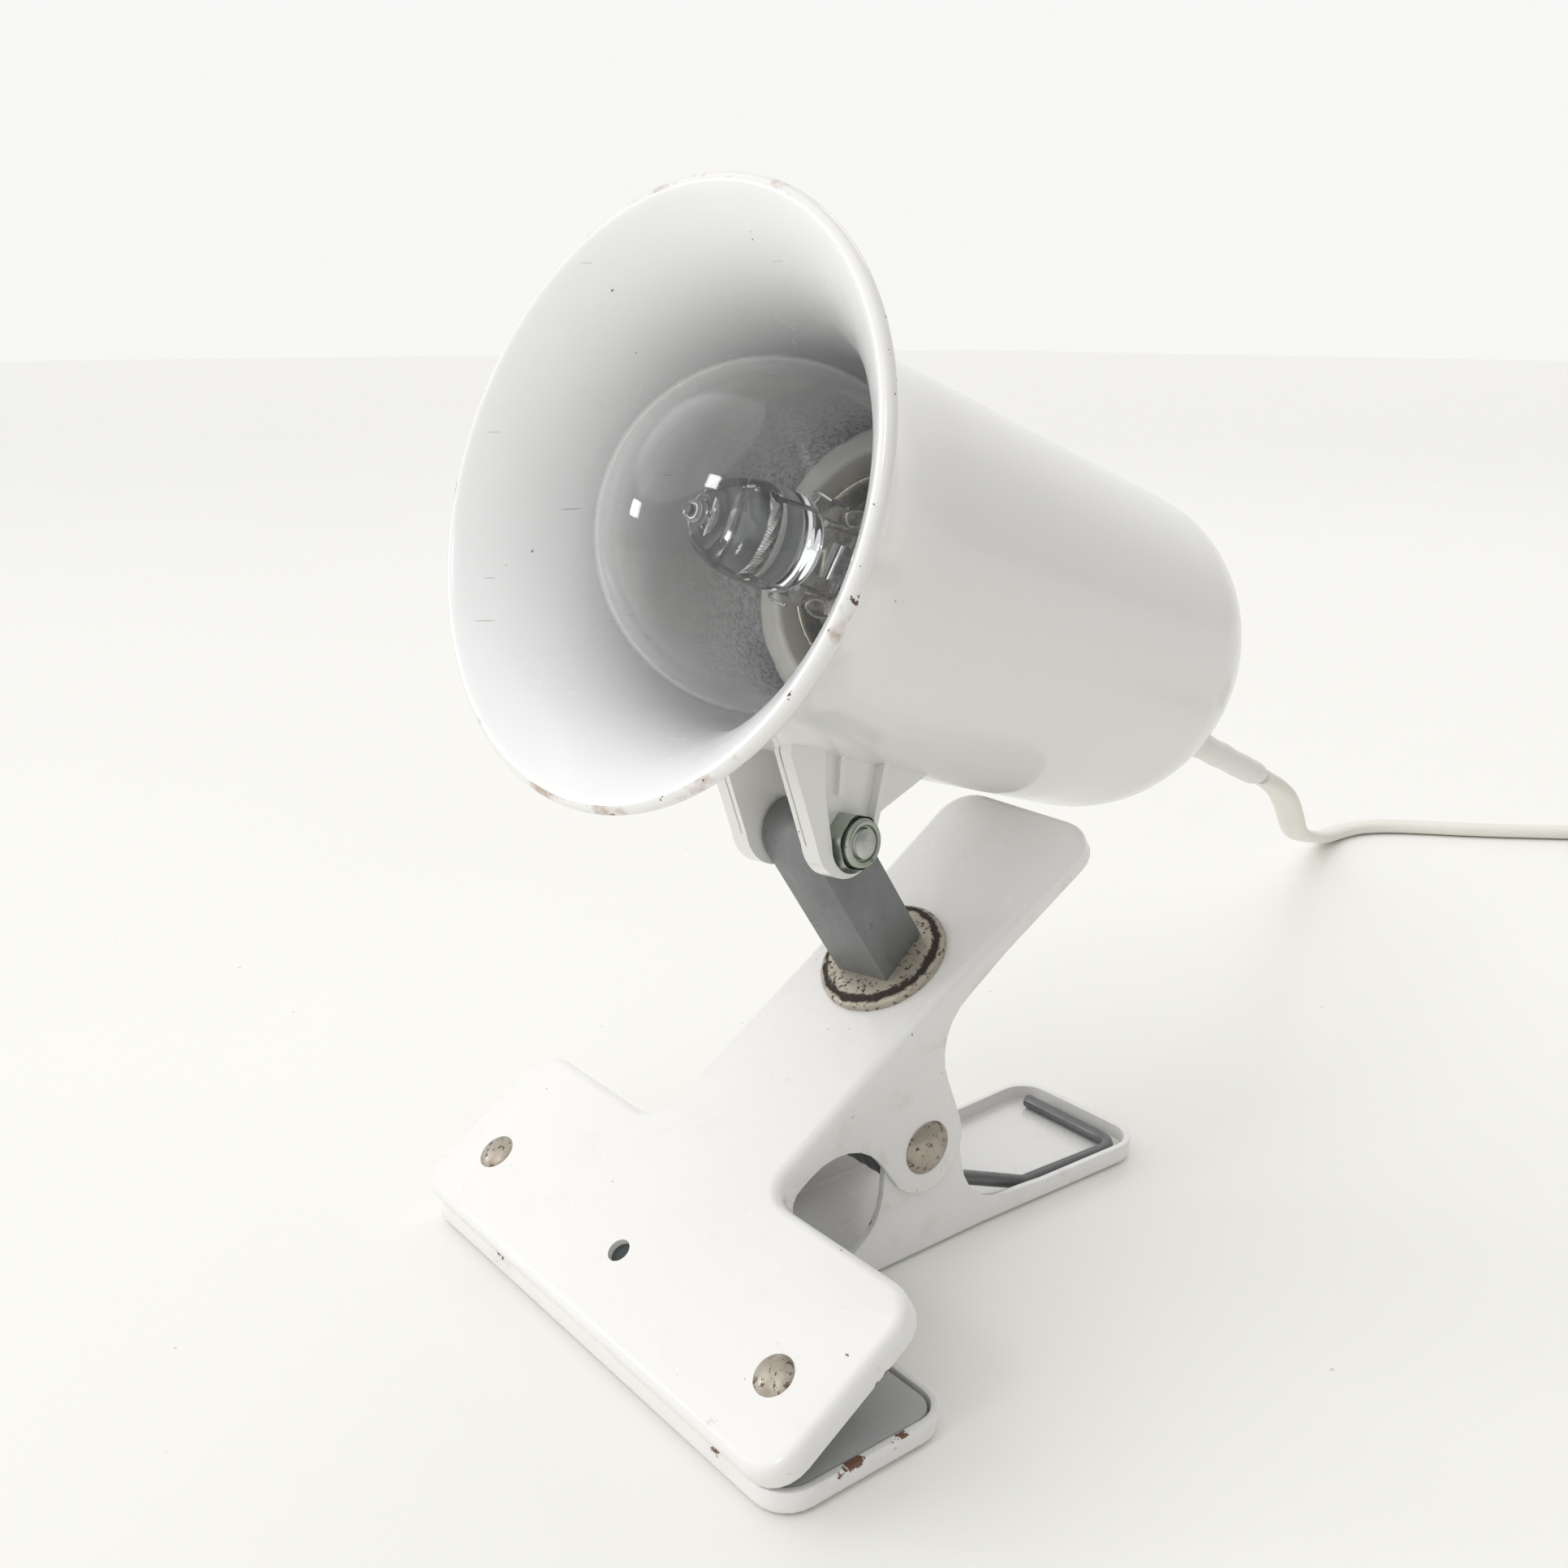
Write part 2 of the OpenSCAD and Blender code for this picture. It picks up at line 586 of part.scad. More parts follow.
module flex(route) tube(route, [for (i = [0:len(route) - 1]) let (t = tangent(route, i))
    unit([0, 0, 1] - t[2] * t)], cord_w / 2, cord_t / 2);

module cord_lead() color("ivory") flex(cord_route);

module cord_tail() color("ivory") flex(tail_route);

module cord_coil() color("ivory") translate([coil_c[0], coil_c[1], 0])
    rotate_extrude($fn = 64) translate([coil_in - cord_w / 2, tie_t])
    square([coil_out - coil_in + cord_w, coil_top - tie_t]);

module cord_tie() color("dimgray") translate([coil_c[0], coil_c[1], 0]) rotate([0, 0, 200])
    rotate_extrude(angle = 10, $fn = 64) difference() {
        translate([coil_in - cord_w / 2 - tie_t, 0])
            square([coil_out - coil_in + cord_w + 2 * tie_t, coil_top + tie_t]);
        translate([coil_in - cord_w / 2, tie_t])
            square([coil_out - coil_in + cord_w, coil_top - tie_t]);
    }

// Flat two-pin plug, lying on its wide side with the pins towards -Y
module plug_body() color("white") translate(plug_at) rotate([0, 0, -90]) {
    hull() {
        rotate([0, 90, 0]) scale([0.8, 1.2, 1]) cylinder(r = 3, h = 0.5, $fn = 32);
        translate([18, 0, 0]) rotate([0, 90, 0]) scale([1, 1.2, 1]) cylinder(r = 4.4, h = 1, $fn = 32);
    }
    hull() {
        translate([18, -5.5, -5.8]) cube([1, 11, 11.6]);
        translate([34, -17.6, -6.8]) cube([1, 35.2, 13.6]);
    }
    translate([35, 0, 0]) rotate([0, 90, 0]) linear_extrude(17) polygon([
        [-6.8, -13], [-3, -17.6], [3, -17.6], [6.8, -13],
        [6.8, 13], [3, 17.6], [-3, 17.6], [-6.8, 13]]);
}

module plug_pins() color("silver") for (s = [-1, 1])
    translate(plug_at) rotate([0, 0, -90]) translate([52, 9.3 * s, 0]) rotate([0, 90, 0]) {
        cylinder(r = 2, h = 18);
        translate([0, 0, 18]) dome(2, 1);
    }

// ---- nodes ---------------------------------------------------------------------------------

lower_clamp();
upper_clamp();
pivot_rivet();
clamp_spring();
lower_jaw_pad();
upper_jaw_pad();
lower_jaw_rivets();
upper_jaw_rivets();
pivot_arm();
swivel_washer();
swivel_under_washer();
swivel_spring_washer();
swivel_screw();
shade();
tilt_bolt();
tilt_nut();
lampholder_skirt();
lampholder_core();
threaded_shell();
centre_contact();
terminal_screws();
holder_screws();
core_wires();
strain_relief();
bulb_glass();
bulb_cap();
bulb_cap_insulator();
bulb_cap_contact();
halogen_capsule();
capsule_frame();
filament();
cord_lead();
cord_coil();
cord_tail();
cord_tie();
plug_body();
plug_pins();
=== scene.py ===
"""Looks of the clip-on reading lamp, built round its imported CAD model. Metres, in the row frame."""
import json
import math

import bmesh
import bpy
from mathutils import Matrix, Vector, geometry


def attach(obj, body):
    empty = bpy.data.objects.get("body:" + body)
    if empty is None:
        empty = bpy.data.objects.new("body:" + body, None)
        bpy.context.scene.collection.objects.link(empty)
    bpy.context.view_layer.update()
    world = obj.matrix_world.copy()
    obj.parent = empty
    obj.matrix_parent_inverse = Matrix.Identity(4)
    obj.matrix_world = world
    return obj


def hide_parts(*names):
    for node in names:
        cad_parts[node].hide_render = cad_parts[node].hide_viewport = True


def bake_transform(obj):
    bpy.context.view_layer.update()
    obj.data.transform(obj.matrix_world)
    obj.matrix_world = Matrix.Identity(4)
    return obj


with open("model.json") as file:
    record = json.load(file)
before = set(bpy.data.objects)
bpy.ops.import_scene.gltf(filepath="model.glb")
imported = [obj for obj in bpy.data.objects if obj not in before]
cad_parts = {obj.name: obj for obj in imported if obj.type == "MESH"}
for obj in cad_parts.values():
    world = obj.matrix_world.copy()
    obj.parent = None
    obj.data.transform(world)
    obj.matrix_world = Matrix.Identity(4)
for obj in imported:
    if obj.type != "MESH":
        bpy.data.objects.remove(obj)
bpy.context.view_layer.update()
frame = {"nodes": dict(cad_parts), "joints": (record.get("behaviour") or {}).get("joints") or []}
NODES = frame["nodes"]
JOINTS = {joint["name"]: joint for joint in frame["joints"]}
MM = 0.001


# ---- places --------------------------------------------------------------------------------

def placed(origin, x, y, z):
    """The matrix of a part's own frame."""
    m = Matrix((x, y, z)).transposed().to_4x4()
    m.translation = origin
    return m


def joint_point(name):
    return Vector(JOINTS[name]["pos_m"])


def joint_axis(name):
    return Vector(JOINTS[name]["axis"]).normalized()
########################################
◆ Work instructions ◆
Repeat exactly the lines running from the one with "lower_clamp();" through the one with "if empty is", both included.

◆ Expected answer ◆
lower_clamp();
upper_clamp();
pivot_rivet();
clamp_spring();
lower_jaw_pad();
upper_jaw_pad();
lower_jaw_rivets();
upper_jaw_rivets();
pivot_arm();
swivel_washer();
swivel_under_washer();
swivel_spring_washer();
swivel_screw();
shade();
tilt_bolt();
tilt_nut();
lampholder_skirt();
lampholder_core();
threaded_shell();
centre_contact();
terminal_screws();
holder_screws();
core_wires();
strain_relief();
bulb_glass();
bulb_cap();
bulb_cap_insulator();
bulb_cap_contact();
halogen_capsule();
capsule_frame();
filament();
cord_lead();
cord_coil();
cord_tail();
cord_tie();
plug_body();
plug_pins();
=== scene.py ===
"""Looks of the clip-on reading lamp, built round its imported CAD model. Metres, in the row frame."""
import json
import math

import bmesh
import bpy
from mathutils import Matrix, Vector, geometry


def attach(obj, body):
    empty = bpy.data.objects.get("body:" + body)
    if empty is None:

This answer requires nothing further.